1. A district court may enforce a settlement agreement if the court expressly retains jurisdiction in the dismissal order. See Kokkonen v. Guardian Life Ins. Co. of Am., 511 U.S. 375, 380-81 (1994); Gugel v. Consolidated Rail Corp., No. CIV.A. 91-5304, 1994 WL 672619 at *1 (E.D.Pa. Nov. 29, 1994).

2. Local Rule of Civil Procedure 41.1(b) provides that a party seeking to vacate, modify, or strike a court's order of dismissal bears the burden of showing good cause why the order should be set aside. See Wyndmoor Learning Ctr. v. City of Wilmington, No. CIV.A. 93-4217, 1996 WL 117471, at *7 (citing Capital Controls Co. v. Aetna Cas. Sur. Co., No. CIV.A. 88-7175, 1989 WL 167396, at *2 (E.D.Pa. Aug. 2, 1989) and Fulton v. Amoco Oil Co., No. CIV.A. 87-4783, 1988 WL 74961, at *1 (E.D.Pa. July 11, 1988)). In this case, Mowrer is the party seeking to set aside the court's dismissal order. Conversely, Warner-Lambert is seeking to enforce the Settlement Agreement claiming that Mowrer's attorney had actual authority to settle the case on her behalf. Where the issue whether the dismissal order, entered based upon a representation that the matter had been settled, should be set aside turns on whether the attorney had express authority to settle the case, the burden of proof rests on the party asserting the authority. Thus, the burden is on Warner-Lambert to show that Mowrer expressly authorized Lovitz to settle her case for $2,000 in return for confidentiality, a general release, and a no reinstatement obligation.

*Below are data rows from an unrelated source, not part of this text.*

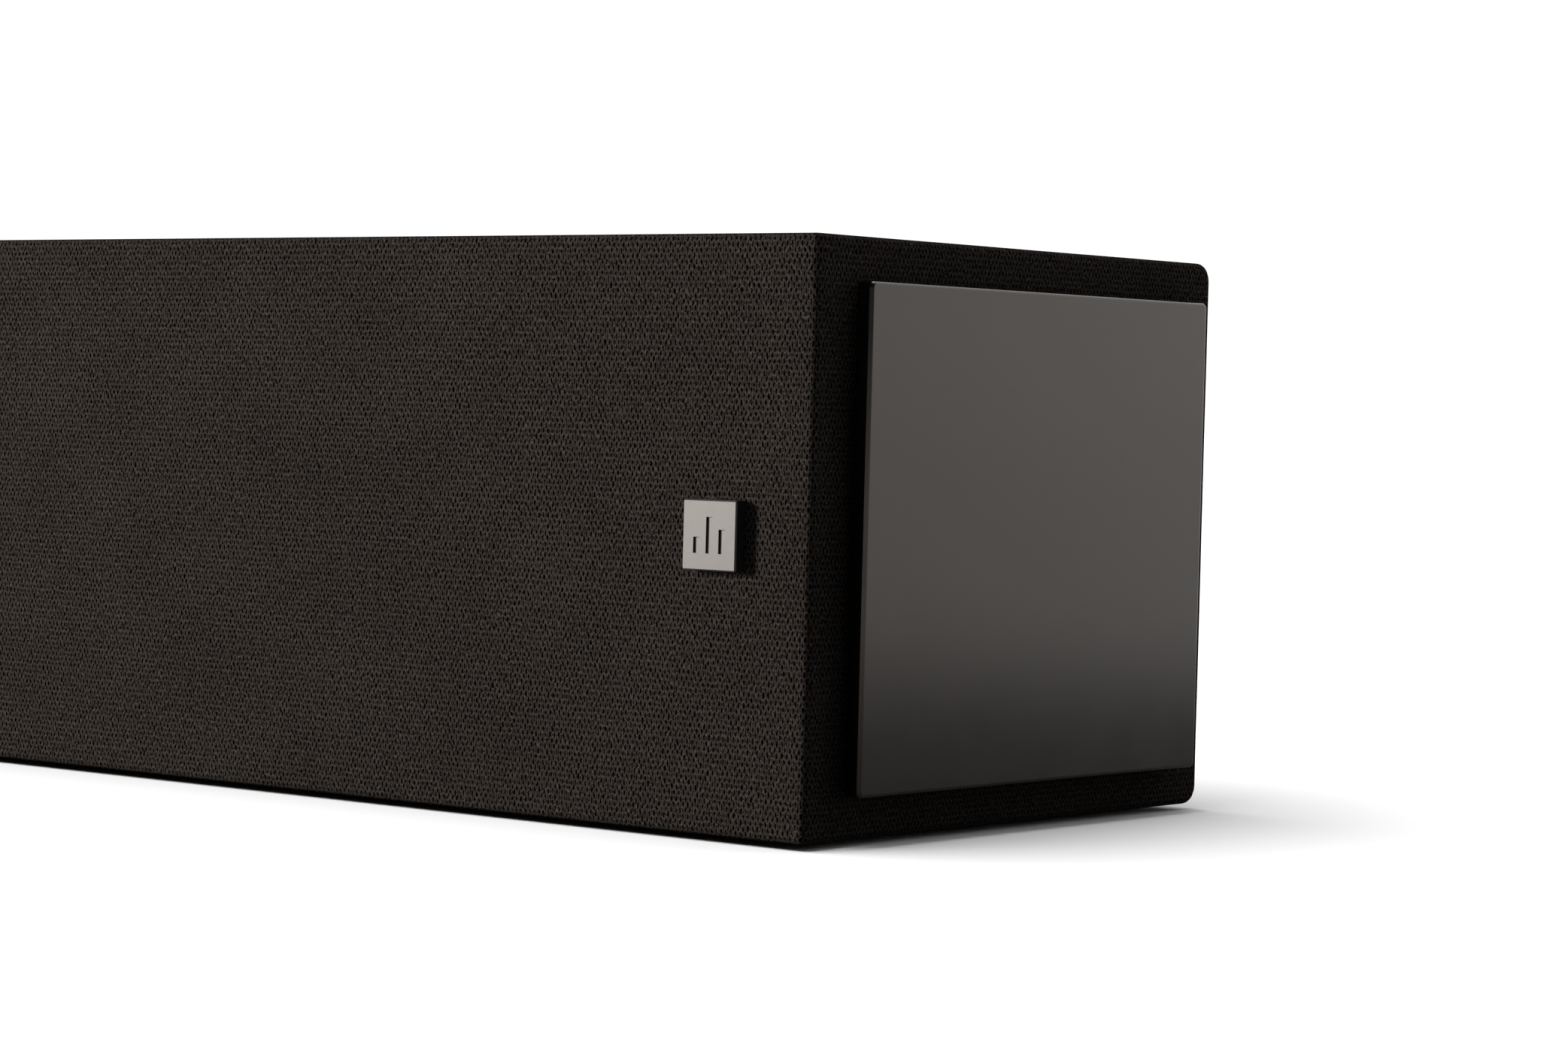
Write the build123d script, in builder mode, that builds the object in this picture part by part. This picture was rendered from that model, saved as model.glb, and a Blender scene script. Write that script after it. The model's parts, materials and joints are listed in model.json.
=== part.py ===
"""Active soundbar: a cloth-wrapped cabinet with raised end panels and a small metal badge.

Behind the cloth it holds four woofers, three tweeters, the amplifier and its boards. The rear
panel has a recess for the sockets, and five push buttons sit flush in the top.

Millimetres. X runs along the bar, the front faces -Y and +Z is up. The origin is the middle of
the bar's outline, on the surface that it stands on.
"""
from build123d import *
import os

# ---------------------------------------------------------------- driving dimensions
BAR_LENGTH = 900.0  # over the cloth, without the end panels
BAR_DEPTH = 175.5  # over the cloth, without the badge
BAR_HEIGHT = 148.5  # over the cloth, without the feet
FOOT_HEIGHT = 1.5
CLOTH = 1.0  # thickness of the knitted cloth
EDGE_RADIUS = 2.0  # all outer edges of the cloth but the two long ones at the back
BACK_EDGE_RADIUS = 5.0

BADGE_WIDTH = 17.0
BADGE_HEIGHT = 17.5
BADGE_PROUD = 3.5
BADGE_FROM_END = 29.0  # badge middle to the right end of the cloth
BADGE_PIN_RADIUS = 1.25
BADGE_PIN_SPACING = 9.0
BADGE_PIN_LENGTH = 7.0
BADGE_CORNER = 0.5
BADGE_BEVEL = 0.35

END_PANEL_DEPTH = 150.0
END_PANEL_HEIGHT = 126.0
END_PANEL_PROUD = 7.0
END_PANEL_THICKNESS = 4.5
END_PANEL_CORNER = 1.6
END_PANEL_EDGE = 0.9
END_BOSS_RADIUS = 4.5
END_BOSS_SPACING_Y = 120.0
END_BOSS_SPACING_Z = 96.0

WALL = 9.0  # cabinet boards
BAFFLE_THICKNESS = 12.0
FRAME_THICKNESS = 10.0  # grille frame, which holds the cloth clear of the drivers

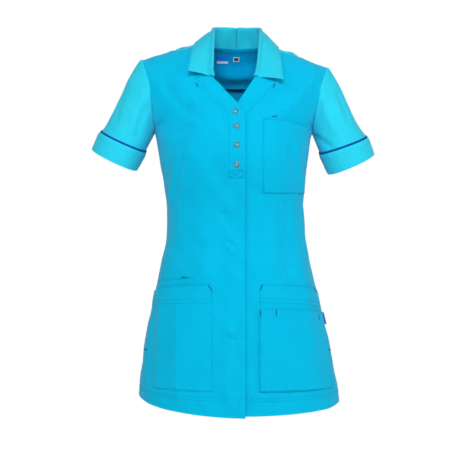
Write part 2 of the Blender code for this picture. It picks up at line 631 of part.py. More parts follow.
def build_snap(name, x, z):
    """A round press-stud cap: domed rim, sunk middle."""
    seat = skin(-1, x, z, LAP_RISE + GAP)
    out = unit(skin(-1, x, z, 0.01) - skin(-1, x, z, 0.0))
    right = unit(np.cross(out, (0.0, 0.0, 1.0)))
    top = np.cross(right, out)
    profile = [(0.0, 0.0), (SNAP_RADIUS, 0.0), (SNAP_RADIUS, 0.0010), (SNAP_RADIUS * 0.88, 0.0020),
               (SNAP_RADIUS * 0.70, 0.0023), (SNAP_RADIUS * 0.55, 0.0016), (0.0, 0.0013)]
    points, tris, ringed = [], [], []
    for radius, height in profile:
        if radius == 0:
            ringed.append([len(points)])
            points.append(seat + out * height)
            continue
        ringed.append(list(range(len(points), len(points) + 18)))
        for i in range(18):
            a = 2 * pi * i / 18
            points.append(seat + out * height + right * radius * cos(a) + top * radius * sin(a))
    for low, high in zip(ringed, ringed[1:]):
        for i in range(18):
            j = (i + 1) % 18
            if len(low) == 1:
                tris.append((low[0], high[i], high[j]))
            elif len(high) == 1:
                tris.append((low[j], low[i], high[0]))
            else:
                tris.extend([(low[i], high[i], high[j]), (low[i], high[j], low[j])])
    solid(name, [tuple(p) for p in points], tris, "snap_metal", 35)


def build_label(name, box, depth):
    """A blank woven label lying on the yoke facing, sewn along its top edge."""
    x0, x1, z0, z1 = box
    outer, inner = [], []
    for z in np.linspace(z0, z1, 3):
        outer.append([skin(1, x, z, -depth) for x in np.linspace(x0, x1, 4)])
        inner.append([skin(1, x, z, -depth - 0.0010) for x in np.linspace(x0, x1, 4)])
    wall(name, np.array(outer), np.array(inner), "label_cloth")


def build_tab():
    low, high, reach, thick = TAB
    outer, inner = [], []
    for z in np.linspace(low, high, 3):
        edge = column("left", z) + 0.0009
        outer.append([(edge + reach * s, -thick / 2 + 0.0006 * s, z) for s in (0.0, 0.5, 1.0)])
        inner.append([(edge + reach * s, thick / 2 + 0.0006 * s, z) for s in (0.0, 0.5, 1.0)])
    wall("side_tab", np.array(outer), np.array(inner), "label_cloth")


for thing in list(bpy.data.objects):
    bpy.data.objects.remove(thing, do_unlink=True)

fronts = {}
for side, name in ((-1, "right"), (1, "left")):
    panel = front_panel(side)
    outer = keep_side(raise_grid(-1, *panel, 0.0), -1, ARMPIT + 1)
    inner = keep_side(raise_grid(-1, *panel, -WALL), -1, ARMPIT + 1)
    fronts[side] = (panel, outer)
    wall(f"front_{name}", outer, inner, "body_cloth")

center = back_center_grid(0.0)
wall("back_center", center, back_center_grid(-WALL), "contrast_cloth")
backs = {}
for side, name in ((-1, "right"), (1, "left")):
    outer = keep_side(back_side_grid(side, 0.0), 1, BACK_TOP + 1)
    inner = keep_side(back_side_grid(side, -WALL), 1, BACK_TOP + 1)
    backs[side] = outer
    wall(f"back_side_{name}", outer, inner, "body_cloth")

# Facing inside the back neck, under the centre panel's own columns
facing = [[], []]
for share in np.linspace(0.0, 1.0, 7):
    for side_of, out in zip(facing, (-WALL - FACING_GAP, -WALL - FACING_GAP - FACING)):
        line = []
        for c in range(6, 15):
            x, side = center[-1, c, 0], -1 if c < 10 else 1
            foot, head = turn_at(x, YOKE_FOOT), turn_up(x, side, 1.0, True)
            head += 0.22 if abs(x) > 0.055 else 0.03
            line.append(back_point(x, foot + (head - foot) * share, out))
        side_of.append(line)
wall("yoke_facing", np.array(facing[0]), np.array(facing[1]), "body_cloth")

# Pockets
right_panel, left_panel = fronts[-1][0], fronts[1][0]
patch("hip_pocket_right_inner", -1, right_panel, (UNDER_FOOT, UNDER_TOP), (4, 7), GAP)
rows, cols = (POCKET_FOOT, POCKET_TOP), (3, 7)
lift = np.full((rows[1] - rows[0] + 1, cols[1] - cols[0] + 1), GAP)
lift[UNDER_FOOT - rows[0]:, 1:] = 2 * GAP + PATCH
patch("hip_pocket_right", -1, right_panel, rows, cols, lift)
patch("hip_pocket_left", -1, left_panel, (POCKET_FOOT, POCKET_TOP), (3, 7), GAP)
patch("hip_pocket_left_front", -1, left_panel, (POCKET_FOOT, SECOND_TOP), (3, 7), 2 * GAP + PATCH)
patch("chest_pocket", -1, left_panel, (CHEST_FOOT, ARMPIT), (3, 7), 2 * GAP, trim=0.16)

# Sleeves, cuffs and piping
for side, name in ((-1, "right"), (1, "left")):
    front_edge = fronts[side][1][ARMPIT:, -1]
    back_edge = backs[side][BACK_TOP:, -1]
    loop = list(front_edge[::-1]) + list(back_edge[1:-1])
    loop[0] = (front_edge[-1] + back_edge[-1]) / 2
    loop[len(front_edge) - 1] = (front_edge[0] + back_edge[0]) / 2
    inside = list(fronts[side][1][ARMPIT:, -2][::-1]) + list(backs[side][BACK_TOP:, -2][1:-1])
    loop, inside = np.array(loop), np.array(inside)
    along = np.roll(loop, -1, axis=0) - np.roll(loop, 1, axis=0)
    along /= np.linalg.norm(along, axis=1, keepdims=True)
    away = loop - inside
    away -= along * (away * along).sum(axis=1, keepdims=True)
    away /= np.linalg.norm(away, axis=1, keepdims=True)
    away[len(front_edge) - 1] = unit(np.array((side * 0.4, 0.0, 1.0)))
    build_sleeve(side, name, loop, away, len(front_edge) - 1)

# Collar
for side, name in ((-1, "right"), (1, "left")):
    points = neck_points(side, fronts[side][1], center[-1])
    up = []
    for k, p in enumerate(points):
        face = -1 if k <= 5 or p[1] < 0 else 1
        step = 0.01
        up.append(unit(skin(face, p[0], p[2], step) - skin(face, p[0], p[2], 0.0)))
    build_collar(side, name, points, np.array(up))

for k, (x, z) in enumerate(SNAPS):
    build_snap(f"snap_cap_{k + 1}", x, z)
build_label("neck_label", NECK_LABEL, WALL + FACING_GAP + FACING + 0.0009)
build_label("size_label", SIZE_LABEL, WALL + FACING_GAP + FACING + 0.0012)
build_tab()
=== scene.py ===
# %% [markdown]
# # A short-sleeved work tunic, dressed
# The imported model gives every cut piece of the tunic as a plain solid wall.
# This lesson reads those walls back, lays a finer cloth on each one and gives the cloth its creases,
# seams, stitches and finish.  The solids stay hidden underneath and are never moved.

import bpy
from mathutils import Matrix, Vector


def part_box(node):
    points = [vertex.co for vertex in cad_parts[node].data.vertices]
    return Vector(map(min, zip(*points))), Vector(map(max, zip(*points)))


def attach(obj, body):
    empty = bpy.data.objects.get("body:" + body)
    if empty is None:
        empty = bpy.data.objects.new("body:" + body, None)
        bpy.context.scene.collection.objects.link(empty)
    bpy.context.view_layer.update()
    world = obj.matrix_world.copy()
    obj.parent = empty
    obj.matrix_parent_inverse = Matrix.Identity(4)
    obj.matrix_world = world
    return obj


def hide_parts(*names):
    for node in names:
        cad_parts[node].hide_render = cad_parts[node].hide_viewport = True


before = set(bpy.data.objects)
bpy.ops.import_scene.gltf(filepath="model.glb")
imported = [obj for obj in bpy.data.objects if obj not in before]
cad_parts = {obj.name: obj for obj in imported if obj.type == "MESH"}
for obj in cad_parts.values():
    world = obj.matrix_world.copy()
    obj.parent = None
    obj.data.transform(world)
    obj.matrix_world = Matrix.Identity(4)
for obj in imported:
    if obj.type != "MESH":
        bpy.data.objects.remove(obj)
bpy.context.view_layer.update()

from math import cos, pi, radians, sin

import bmesh
import bpy
import numpy as np
from mathutils import Vector
from mathutils.bvhtree import BVHTree

scene = bpy.context.scene

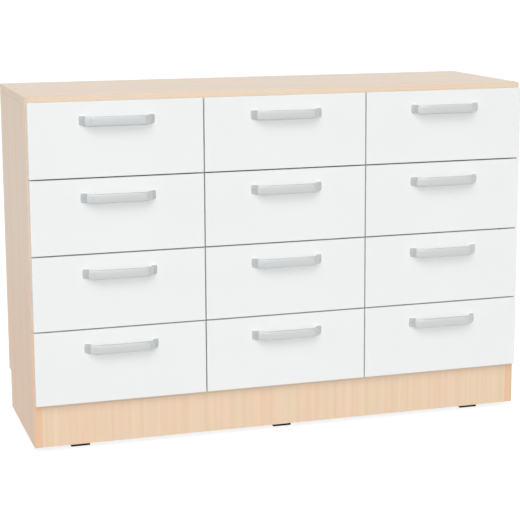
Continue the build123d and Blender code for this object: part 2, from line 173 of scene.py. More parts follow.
def end_finish(material, inputs, height, depth_mm):
    """Ends a material in a Principled shader with a fine relief of that depth."""
    tree = material.node_tree
    relief = add_node(tree, "ShaderNodeBump", {"Height": height, "Distance": depth_mm * MM})
    shader = add_node(tree, "ShaderNodeBsdfPrincipled", {"IOR": 1.5, **inputs,
                                                         "Normal": relief.outputs["Normal"]})
    add_node(tree, "ShaderNodeOutputMaterial", {"Surface": shader.outputs[0]})
    return material


def seen_directly(tree):
    """1 where the camera, a gloss or glass looks at it, 0 for the light that it casts on things."""
    ray = add_node(tree, "ShaderNodeLightPath").outputs
    seen = maths(tree, "MAXIMUM", ray["Is Camera Ray"], ray["Is Glossy Ray"])
    return maths(tree, "MAXIMUM", seen, ray["Is Transmission Ray"])


def assign(node_name, material):
    """Gives a CAD node one material in its own slots."""
    mesh_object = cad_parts[node_name]
    if not mesh_object.material_slots:
        mesh_object.data.materials.append(material)
    for entry in mesh_object.material_slots:
        entry.link = "OBJECT"
        entry.material = material


def board_mm(name):
    """The lowest and highest corners of a CAD node, in millimetres."""
    low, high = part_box(name)
    return Vector(low) / MM, Vector(high) / MM


def linked(name, data):
    """A new object of the scene."""
    made = bpy.data.objects.new(name, data)
    bpy.context.scene.collection.objects.link(made)
    return made


def as_mesh(form, name):
    """The mesh of a bmesh with its faces turned outwards, or a mesh as it is."""
    if isinstance(form, bpy.types.Mesh):
        return form
    bmesh.ops.recalc_face_normals(form, faces=form.faces)
    mesh = bpy.data.meshes.new(name)
    form.to_mesh(mesh)
    form.free()
    return mesh


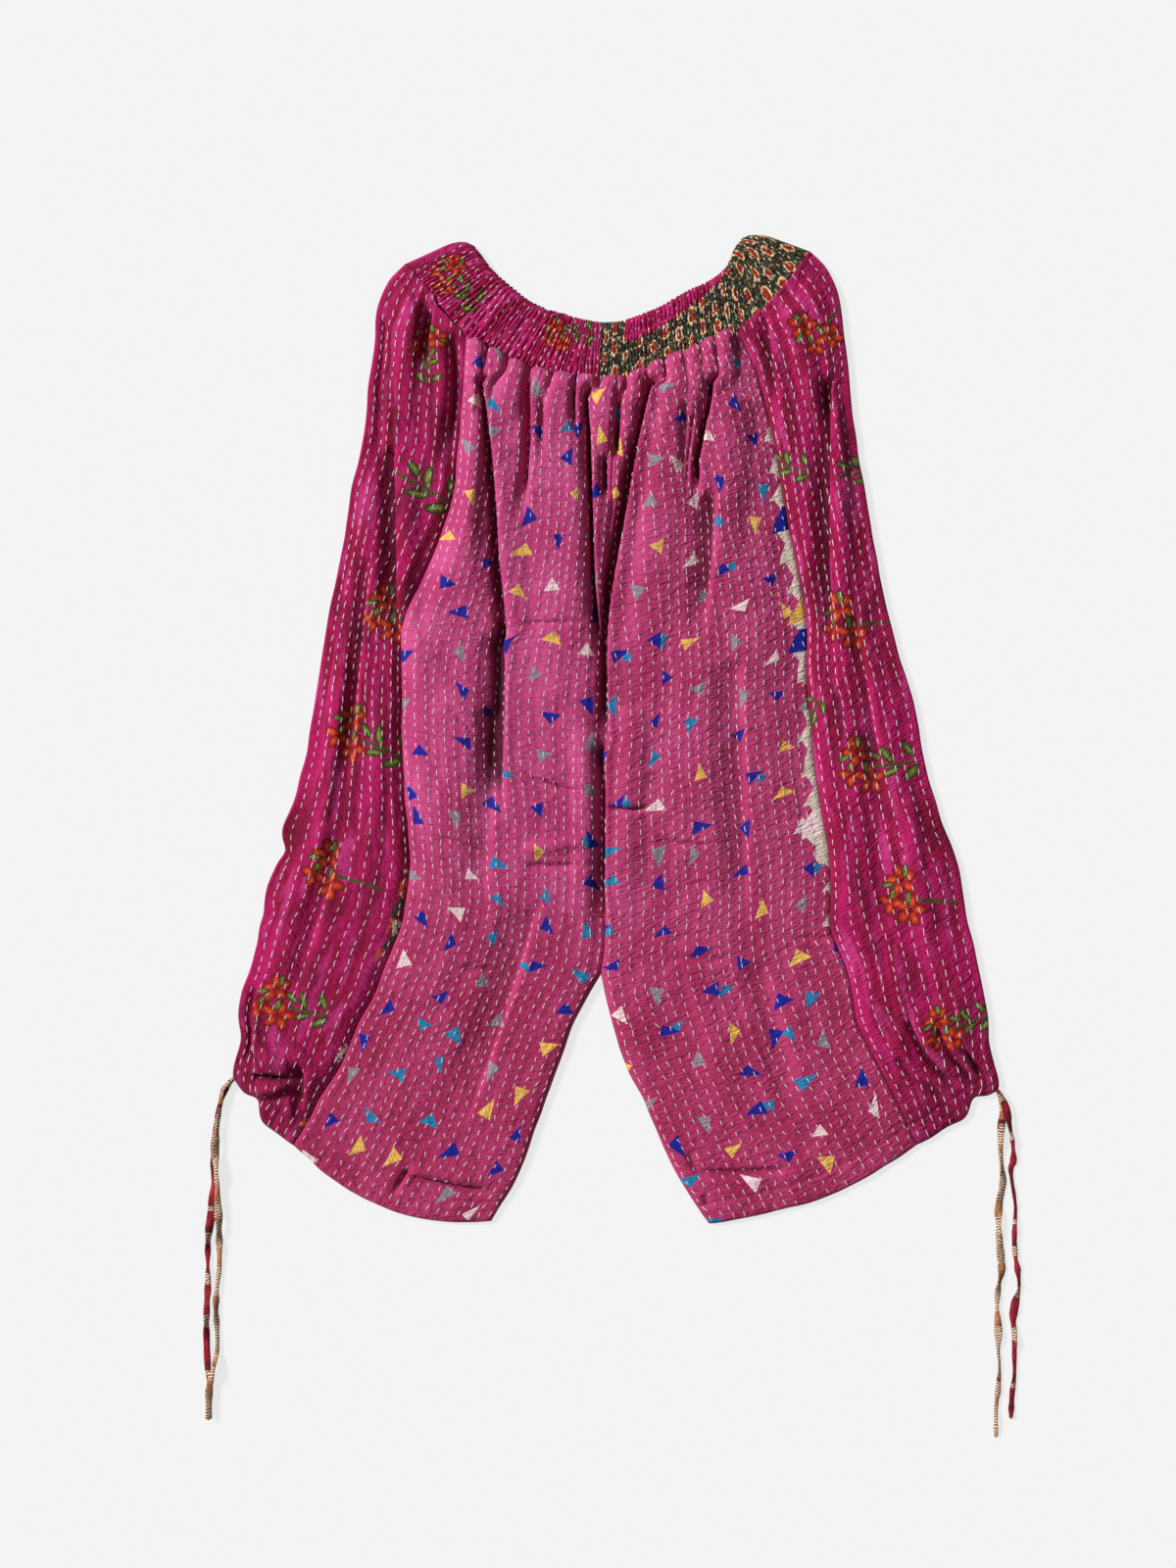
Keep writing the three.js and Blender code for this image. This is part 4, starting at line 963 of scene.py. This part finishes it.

Under Pennsylvania law, settlement agreements are highly favored. Muhammad v. Strassburger, McKenna, Messer, Shilobod Gutnick, 587 A.2d 1346, 1348-51 (Pa. 1991); see also Pennwalt Corp. v. Plough, Inc., 676 F.2d 77, 80 (3d Cir. 1982). Indeed, it is presumed that a settlement agreement entered into by an attorney has been authorized by the client, "although rebuttal of the presumption will render the purported settlement agreement ineffective." See In re Condemnation, 699 A.2d 1331, 1334 (Pa. Commw. Ct. 1997) (citing Garabedian v. Allstates Eng'g Co., 811 F.2d 802, 803 (3d Cir. 1987)). Thus, once Mowrer asserted that she did not authorize Lovitz to settle the case on those terms, the burden shifted to Warner-Lambert to prove that Lovitz had express authority to do so. See Smith v. Delaware Valley Auto Spring Co., 642 F. Supp. 1112, 1116 (E.D.Pa. 1986) (placing burden of proof on defendants who were asserting that plaintiff's attorney had requisite authority to settle her lawsuit).

3. Although, in this case, jurisdiction is predicated upon the presence of a federal question, see Compl. 3, the court will apply Pennsylvania substantive law because the settlement of a lawsuit and the relationship between an attorney and his or her client are areas traditionally governed by state law and there is no conflicting federal interest. See Tiernan v. Devoe, 923 F.2d 1024, 1032-33 (3d Cir. 1991) ("Because our focus is on an attorney's relationship with his clients, no substantial federal interest is affected here, and we opt for state law."); see also Nice v. Centennial Sch. Distr., No. CIV.A. 99-3262, 2000 WL 714667, at *2 (E.D.Pa. June 1, 2000) (stating that "when federal law does not expressly establish a rule of decision," and "where state law on the issue is well-developed and the application of state law will not impinge upon any federal interest, the court may `borrow' state law to fill the gap in the federal statutory scheme").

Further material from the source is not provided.